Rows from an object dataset
──────────────────────────────

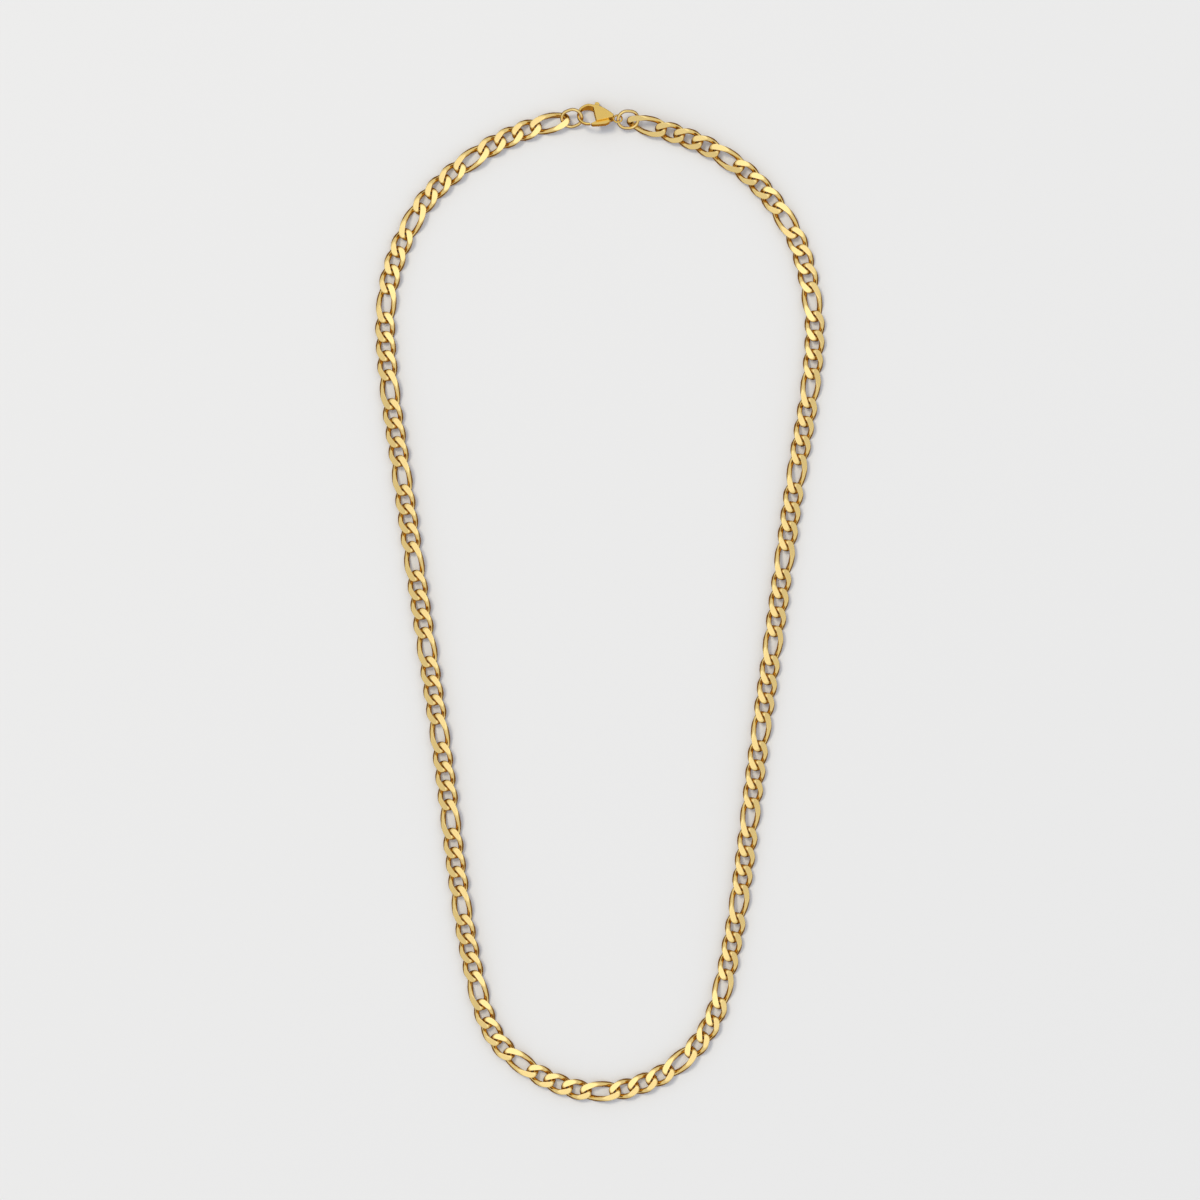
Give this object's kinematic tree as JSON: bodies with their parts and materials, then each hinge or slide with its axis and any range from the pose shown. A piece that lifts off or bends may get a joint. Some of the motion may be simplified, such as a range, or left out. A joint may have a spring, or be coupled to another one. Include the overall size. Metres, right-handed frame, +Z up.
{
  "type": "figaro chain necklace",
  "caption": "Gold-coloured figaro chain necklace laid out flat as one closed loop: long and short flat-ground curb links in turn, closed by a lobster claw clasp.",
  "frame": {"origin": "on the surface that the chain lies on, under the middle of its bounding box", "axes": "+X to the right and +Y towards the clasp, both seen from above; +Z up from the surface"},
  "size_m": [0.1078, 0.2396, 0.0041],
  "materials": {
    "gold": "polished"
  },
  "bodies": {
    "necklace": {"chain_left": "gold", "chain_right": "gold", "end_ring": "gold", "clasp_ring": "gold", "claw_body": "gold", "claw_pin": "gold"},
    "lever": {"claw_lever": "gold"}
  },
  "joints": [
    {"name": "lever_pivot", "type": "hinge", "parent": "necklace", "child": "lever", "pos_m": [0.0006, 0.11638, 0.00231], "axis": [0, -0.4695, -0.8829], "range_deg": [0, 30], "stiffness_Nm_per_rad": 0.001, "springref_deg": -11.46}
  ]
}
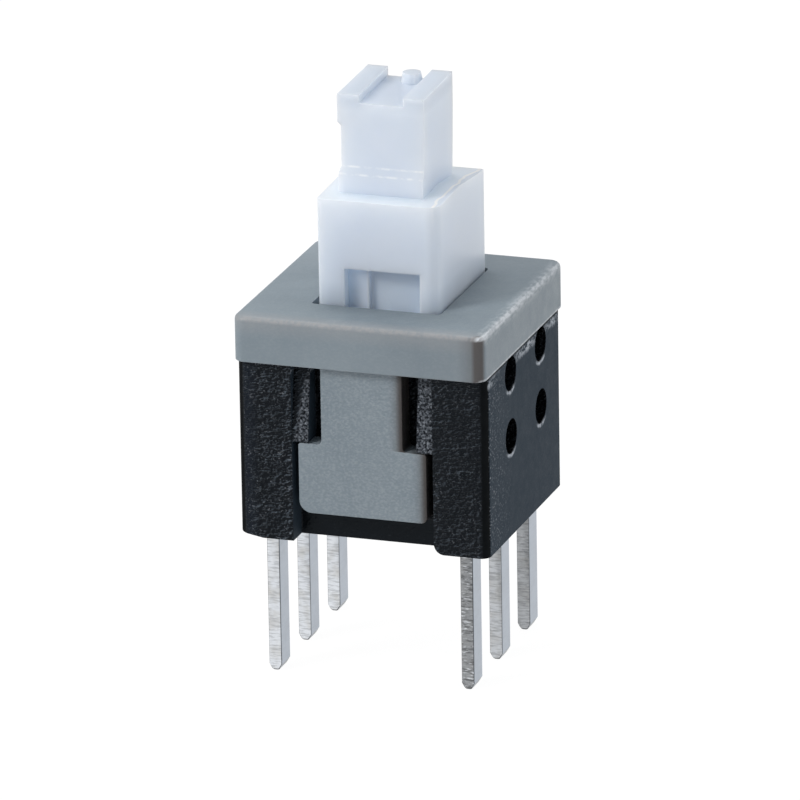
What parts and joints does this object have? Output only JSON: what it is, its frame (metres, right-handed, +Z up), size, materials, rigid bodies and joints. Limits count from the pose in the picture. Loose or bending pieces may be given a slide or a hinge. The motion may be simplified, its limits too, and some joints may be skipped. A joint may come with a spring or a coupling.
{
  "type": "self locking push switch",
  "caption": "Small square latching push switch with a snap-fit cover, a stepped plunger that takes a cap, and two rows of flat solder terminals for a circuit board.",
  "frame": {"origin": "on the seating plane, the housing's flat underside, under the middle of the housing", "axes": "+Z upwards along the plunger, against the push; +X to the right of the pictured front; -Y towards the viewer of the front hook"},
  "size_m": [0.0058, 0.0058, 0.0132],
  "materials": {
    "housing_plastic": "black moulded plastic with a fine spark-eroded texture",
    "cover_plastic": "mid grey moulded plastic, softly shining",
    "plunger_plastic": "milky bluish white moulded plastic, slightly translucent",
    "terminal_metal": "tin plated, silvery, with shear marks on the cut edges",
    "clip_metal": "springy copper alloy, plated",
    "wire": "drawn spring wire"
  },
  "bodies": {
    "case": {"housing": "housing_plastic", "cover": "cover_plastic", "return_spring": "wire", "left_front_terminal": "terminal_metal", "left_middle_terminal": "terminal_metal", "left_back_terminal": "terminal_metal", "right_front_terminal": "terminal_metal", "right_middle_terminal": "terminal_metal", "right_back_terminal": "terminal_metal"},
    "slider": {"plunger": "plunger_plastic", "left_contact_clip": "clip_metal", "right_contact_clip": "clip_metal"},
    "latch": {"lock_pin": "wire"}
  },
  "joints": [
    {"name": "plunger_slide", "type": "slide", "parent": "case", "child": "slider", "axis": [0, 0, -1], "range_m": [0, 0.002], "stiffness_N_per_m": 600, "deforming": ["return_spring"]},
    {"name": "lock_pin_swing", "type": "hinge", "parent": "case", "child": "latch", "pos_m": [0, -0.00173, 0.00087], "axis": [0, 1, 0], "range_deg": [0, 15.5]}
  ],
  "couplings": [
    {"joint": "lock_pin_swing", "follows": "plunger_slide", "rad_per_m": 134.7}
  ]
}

──────────────────────────────

* **Exercise goal**: Each record above should be restated word for word.

* **The reply**:
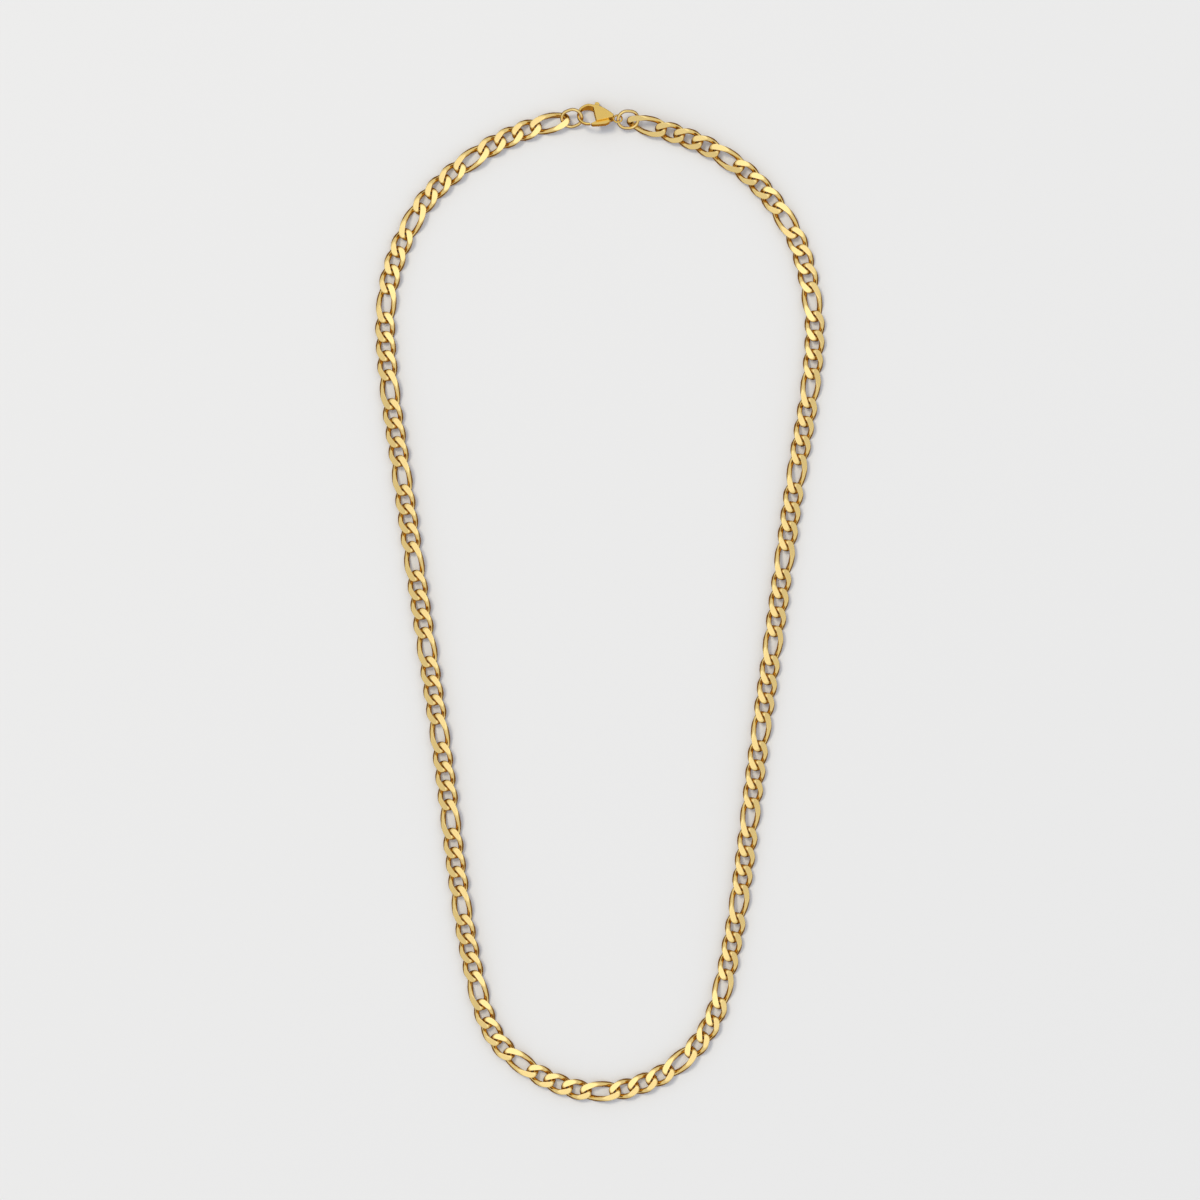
Give this object's kinematic tree as JSON: bodies with their parts and materials, then each hinge or slide with its axis and any range from the pose shown. A piece that lifts off or bends may get a joint. Some of the motion may be simplified, such as a range, or left out. A joint may have a spring, or be coupled to another one. Include the overall size. Metres, right-handed frame, +Z up.
{
  "type": "figaro chain necklace",
  "caption": "Gold-coloured figaro chain necklace laid out flat as one closed loop: long and short flat-ground curb links in turn, closed by a lobster claw clasp.",
  "frame": {"origin": "on the surface that the chain lies on, under the middle of its bounding box", "axes": "+X to the right and +Y towards the clasp, both seen from above; +Z up from the surface"},
  "size_m": [0.1078, 0.2396, 0.0041],
  "materials": {
    "gold": "polished"
  },
  "bodies": {
    "necklace": {"chain_left": "gold", "chain_right": "gold", "end_ring": "gold", "clasp_ring": "gold", "claw_body": "gold", "claw_pin": "gold"},
    "lever": {"claw_lever": "gold"}
  },
  "joints": [
    {"name": "lever_pivot", "type": "hinge", "parent": "necklace", "child": "lever", "pos_m": [0.0006, 0.11638, 0.00231], "axis": [0, -0.4695, -0.8829], "range_deg": [0, 30], "stiffness_Nm_per_rad": 0.001, "springref_deg": -11.46}
  ]
}
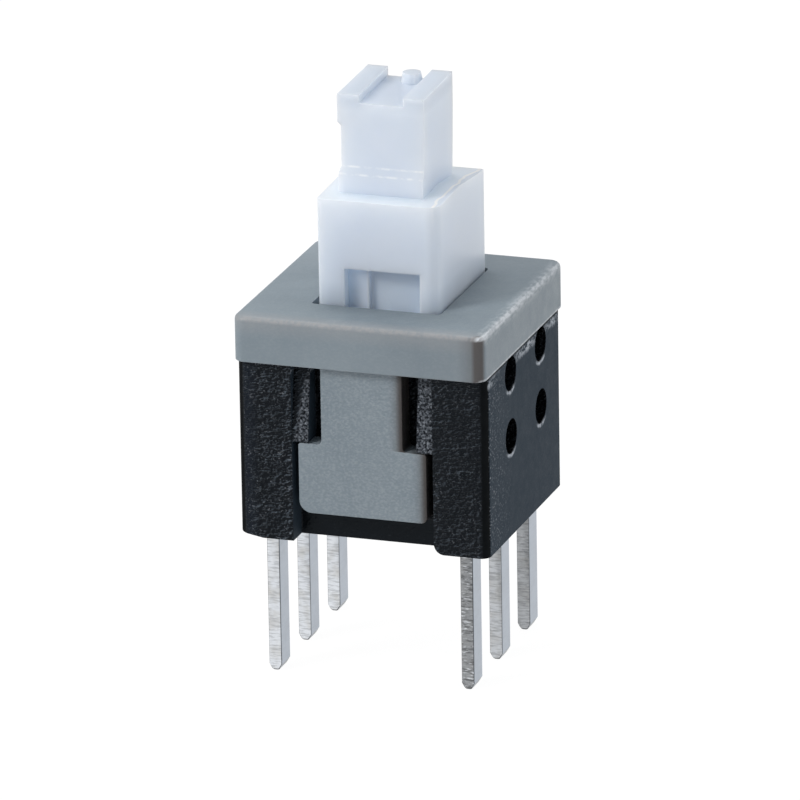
What parts and joints does this object have? Output only JSON: what it is, its frame (metres, right-handed, +Z up), size, materials, rigid bodies and joints. Limits count from the pose in the picture. Loose or bending pieces may be given a slide or a hinge. The motion may be simplified, its limits too, and some joints may be skipped. A joint may come with a spring or a coupling.
{
  "type": "self locking push switch",
  "caption": "Small square latching push switch with a snap-fit cover, a stepped plunger that takes a cap, and two rows of flat solder terminals for a circuit board.",
  "frame": {"origin": "on the seating plane, the housing's flat underside, under the middle of the housing", "axes": "+Z upwards along the plunger, against the push; +X to the right of the pictured front; -Y towards the viewer of the front hook"},
  "size_m": [0.0058, 0.0058, 0.0132],
  "materials": {
    "housing_plastic": "black moulded plastic with a fine spark-eroded texture",
    "cover_plastic": "mid grey moulded plastic, softly shining",
    "plunger_plastic": "milky bluish white moulded plastic, slightly translucent",
    "terminal_metal": "tin plated, silvery, with shear marks on the cut edges",
    "clip_metal": "springy copper alloy, plated",
    "wire": "drawn spring wire"
  },
  "bodies": {
    "case": {"housing": "housing_plastic", "cover": "cover_plastic", "return_spring": "wire", "left_front_terminal": "terminal_metal", "left_middle_terminal": "terminal_metal", "left_back_terminal": "terminal_metal", "right_front_terminal": "terminal_metal", "right_middle_terminal": "terminal_metal", "right_back_terminal": "terminal_metal"},
    "slider": {"plunger": "plunger_plastic", "left_contact_clip": "clip_metal", "right_contact_clip": "clip_metal"},
    "latch": {"lock_pin": "wire"}
  },
  "joints": [
    {"name": "plunger_slide", "type": "slide", "parent": "case", "child": "slider", "axis": [0, 0, -1], "range_m": [0, 0.002], "stiffness_N_per_m": 600, "deforming": ["return_spring"]},
    {"name": "lock_pin_swing", "type": "hinge", "parent": "case", "child": "latch", "pos_m": [0, -0.00173, 0.00087], "axis": [0, 1, 0], "range_deg": [0, 15.5]}
  ],
  "couplings": [
    {"joint": "lock_pin_swing", "follows": "plunger_slide", "rad_per_m": 134.7}
  ]
}